Flash forward to 1863, Gettysberg, Pennsylvania. In his famed funeral address, President Lincoln hailed his own state’s political system as a form of democracy, ‘government of the people, by the people, and for the people’. But what a difference a millennium or two had made! From the originary, Athenian meaning of democracy to the Americans’ etiolated, watered-down, version of indirect, representative, parliamentary democracy was a very long stretch indeed. Since then democracy in its various Western forms has taken a few mighty steps forward, not least the move to full adult suffrage regardless (in theory) of gender, race, or creed. It has also taken several steps back – in the ugly shape of totalitarian dictatorships of various stripes. It currently suffers from more or less fake appropriations flying under the banner of populism. It’s these vicissitudes of democracy, its twists and turns from antiquity to modernity, its more or less radical transformations, that my 2016 book Democracy: A Life and its new (2018) Afterword seek to chart.

 
Abraham Lincoln at the dedication of the Soldier' National Cemetary in Gettysburg, Pennsylvania

There were many different and separate states in ancient Greece, and several different forms of democracy. The ancient Athenians alone had – over a period of getting on for two centuries – at least three significantly different versions of Project Democracy. After the revolution of 508/7 BCE that brought an early form of democracy into fledgling being a further flurry of reforms in 462/1 gave political access to ever widening layers of the qualified Athenian people: that is, free and legitimate adult males over the age of 18. 50-60,000 at most, out of a total population – including citizen females and subadult children, resident foreigners and slaves – of 250,000 or so, all confined to a space the size of Derbyshire or Luxembourg today.

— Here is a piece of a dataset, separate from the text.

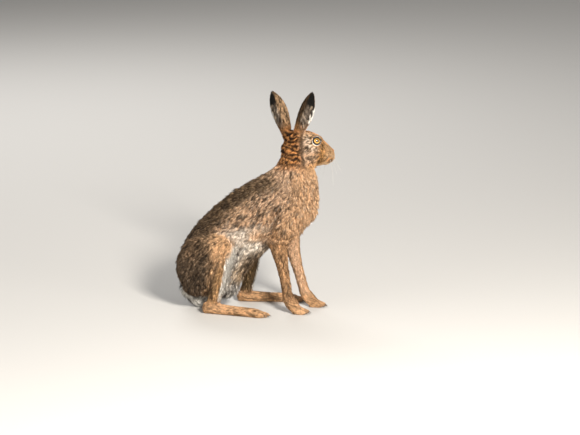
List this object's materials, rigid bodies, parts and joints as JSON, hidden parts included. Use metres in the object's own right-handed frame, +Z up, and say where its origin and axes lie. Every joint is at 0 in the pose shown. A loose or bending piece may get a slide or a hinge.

A very long inter-Greek war saw Athens heavily defeated and its democracy replaced briefly by a brutal dictatorship, but within a year a democratic restoration ushered in a less extreme and therefore more stable governmental form that lasted for almost 80 years. Towards the end of that period Aristotle, the giant thinker, classified and analysed all the main Greek forms of governance – monarchic and oligarchic as well as democratic. Most of the thousand or so existing Greek communities then enjoyed or at least experienced some version of either democracy or oligarchy (the rule of the few rich citizens). But most oligarchs in most cities more or less virulently hated democracy – the rule of the many poor over their few rich social superiors, as they saw it, the dictatorship of the proletariat. From the end of the fourth century BCE and for the rest of Graeco-Roman antiquity direct mass democracy of the Athenian type was suppressed, often violently, in favor of variously moderate or extreme forms of oligarchy.

In direct consequence, the meanings of the Greek word demokratia modulated accordingly. Instead of people-power it came to have the force of our (Latin-derived) word republic: that is, not-monarchy, and in practice rule by the rich or richer minority. The Romans who conquered the Greek world between the third and first centuries BCE had their own peculiar version of republicanism at home. Abroad, they abhorred Greek-style primary demokratia and stamped out any remaining vestiges. When the Roman Republic transitioned into a disguised monarchy, fawning Greek intellectuals committed the linguistic crime of describing the Roman imperial system as itself a form of demokratia - under one man! But worse was yet to come. From the 330s and the Christian revolution of Constantine onwards, absolute monarchy was buttressed by theocracy, leaving no place whatsoever for the people as a recognized political force of any description. Within the reign of Byzantine emperor Justinian (527-565) demokratia the word plunged to its nadir: making literal the implicit negativity of demos as the unwashed masses of the ‘people’, a pietistic chronicler used it to mean ‘riot’ - a particularly unacceptable form of mob-rule.

Thereafter the word existed in its Latin transliteration as democratia but had no real content or application outside scholarly or pious treatises. It took the Antiquity-worshipping Renaissance to rediscover some virtue in the notion of popular political presence, the seventeenth century in England to put republican flesh on that skeleton in the shape of the regicide of 1649. But modern democracy – or rather democracies – owes its origin more specially to the American and French Revolutions and their respective aftermaths. The remarkable Englishman Thomas Paine straddled both Revolutions like a populist colossus and gave in outline both secular reason and uncommon sense to the ideas of representative and even social democracy.

In fits and starts the idea of universal suffrage took hold and gained currency in the UK, alongside and sometimes in formal contradiction of the ideas of parliamentary sovereignty and ‘constitutional’ monarchy. But in 2015, following the Tories’ victory in the May general election, Parliament of its free will set aside its sovereignty in favor of a direct plebiscite – not a first-past-the-post election, and with no campaign manifestos to exert even a minimum constraint on demagogic fantasy. Crucially too there was no education of the voters in the many key differences in both process and outcome between a general election and a referendum. The result? Predictably, an almighty mess. The Athenians, who knew a thing or two about direct democracy and had in place many sorts of measures and resources to counteract such possibly divided and divisive outcomes, could have told us a thing or two and warned us in advance. Brexit wrecks it? Politically speaking, unambiguously – alas - yes.